I wasn’t one who was immersed in classical music because I studied it. I rarely played classical music aside from sitting at the piano, although would always take the opportunity of attending classical music recitals with my parents.


During my early adulthood, I was busy exploring the intricacies of music technology, having bought my first digital audio workstation at 18. During the day I attended lectures and spent a minimum of 3 hours locked away in a practice studio; while of an evening I would throw on my headphones and explore the ambient sounds of my Roland synthesizer, trying to capture that same feeling of freeness I felt when listening to 8 minutes dance tracks.


Today I enjoy a mixed playlist, ranging from classical with composers such as Erik Satie, Sergie Rachmaninoff, Clara Schumann and Prokofiev, although my love of dance and electronic music is still part of my daily mantra.
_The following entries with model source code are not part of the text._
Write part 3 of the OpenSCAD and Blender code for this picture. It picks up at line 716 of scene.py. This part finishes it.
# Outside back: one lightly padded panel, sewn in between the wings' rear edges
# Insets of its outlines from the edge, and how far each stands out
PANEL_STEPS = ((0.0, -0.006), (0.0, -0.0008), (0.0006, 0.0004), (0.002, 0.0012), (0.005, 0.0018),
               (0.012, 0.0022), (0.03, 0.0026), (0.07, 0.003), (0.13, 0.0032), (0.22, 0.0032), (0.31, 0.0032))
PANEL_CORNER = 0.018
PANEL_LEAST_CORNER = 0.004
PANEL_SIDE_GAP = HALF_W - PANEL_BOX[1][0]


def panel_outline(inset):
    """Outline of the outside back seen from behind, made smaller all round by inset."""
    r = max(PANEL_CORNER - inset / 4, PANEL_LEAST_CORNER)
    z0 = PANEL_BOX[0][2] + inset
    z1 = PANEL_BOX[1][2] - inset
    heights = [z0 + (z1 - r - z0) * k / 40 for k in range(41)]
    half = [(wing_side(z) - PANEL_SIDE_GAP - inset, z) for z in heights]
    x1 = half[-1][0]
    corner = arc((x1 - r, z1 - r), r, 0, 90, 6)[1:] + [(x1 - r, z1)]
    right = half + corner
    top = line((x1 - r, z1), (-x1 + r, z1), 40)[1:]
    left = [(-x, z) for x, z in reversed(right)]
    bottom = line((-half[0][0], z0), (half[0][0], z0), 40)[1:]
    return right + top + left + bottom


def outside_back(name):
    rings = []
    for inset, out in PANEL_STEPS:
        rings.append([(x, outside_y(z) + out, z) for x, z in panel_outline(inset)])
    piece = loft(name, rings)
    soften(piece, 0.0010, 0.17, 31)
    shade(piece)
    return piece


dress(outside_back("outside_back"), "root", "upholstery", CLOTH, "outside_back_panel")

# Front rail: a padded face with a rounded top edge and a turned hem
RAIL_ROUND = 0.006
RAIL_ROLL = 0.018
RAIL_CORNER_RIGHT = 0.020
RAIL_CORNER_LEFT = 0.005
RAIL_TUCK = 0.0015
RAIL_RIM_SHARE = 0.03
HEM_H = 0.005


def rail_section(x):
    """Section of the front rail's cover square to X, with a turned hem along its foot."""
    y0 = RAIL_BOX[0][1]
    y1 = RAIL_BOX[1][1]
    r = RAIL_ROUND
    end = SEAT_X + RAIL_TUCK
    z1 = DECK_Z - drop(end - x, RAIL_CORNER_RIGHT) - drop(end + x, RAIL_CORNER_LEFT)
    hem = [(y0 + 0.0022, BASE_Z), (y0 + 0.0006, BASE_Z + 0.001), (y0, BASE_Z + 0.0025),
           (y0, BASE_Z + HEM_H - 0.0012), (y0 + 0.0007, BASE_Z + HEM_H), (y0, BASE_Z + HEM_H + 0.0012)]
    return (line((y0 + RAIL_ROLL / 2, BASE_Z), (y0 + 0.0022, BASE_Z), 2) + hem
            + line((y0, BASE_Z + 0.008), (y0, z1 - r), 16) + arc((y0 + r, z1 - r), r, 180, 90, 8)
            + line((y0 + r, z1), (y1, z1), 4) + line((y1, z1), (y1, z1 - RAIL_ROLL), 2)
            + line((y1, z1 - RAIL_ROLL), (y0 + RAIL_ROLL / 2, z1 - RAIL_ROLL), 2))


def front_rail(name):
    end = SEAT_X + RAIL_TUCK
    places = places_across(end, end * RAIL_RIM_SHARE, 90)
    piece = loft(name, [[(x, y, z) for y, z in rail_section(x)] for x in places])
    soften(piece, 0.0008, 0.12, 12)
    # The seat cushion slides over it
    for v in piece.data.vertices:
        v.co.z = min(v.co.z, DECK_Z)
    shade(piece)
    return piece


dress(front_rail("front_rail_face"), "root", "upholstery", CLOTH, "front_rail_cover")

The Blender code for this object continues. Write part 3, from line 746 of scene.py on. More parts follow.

Groups such as Hybrid, Massive Attack, Phaelah, Bjork, Trifonic and yes, Underworld and a Cafe Del Mar’s Volume No. 5 still get a look in.


Dream duet with a living performer/composer?


Classically speaking, my dream duet would be with David Helfgott. His story is powerful beyond measure. I would also adore the opportunity to collaborate with Bjork and Anoushka Shankar, two women which truly capture the beauty of women in music.


Who would you like to see live that you haven’t?


Bjork.


What styles of music did you listen to as a child and who introduced them to you?


Country and classical music were the two most prominent genres I listened to when I was a child. Country music I naturally gravitated to because of my environment and those who surrounded me, although my parents loved classical music; I was always listening to Mum’s Pavarotti and Marina Prior tapes playing in the background. My parents always encouraged me to listen to and attend various concerts and musicals during my mid to late teens.


Upcoming Australian and North American Tour


Emili Rackemann is set to tour Australia and North America during 2018-2019. She will be performing a brand new theatrical avant-garde stage show of her original compositions and will also release her new album titled, Elysian later in 2018.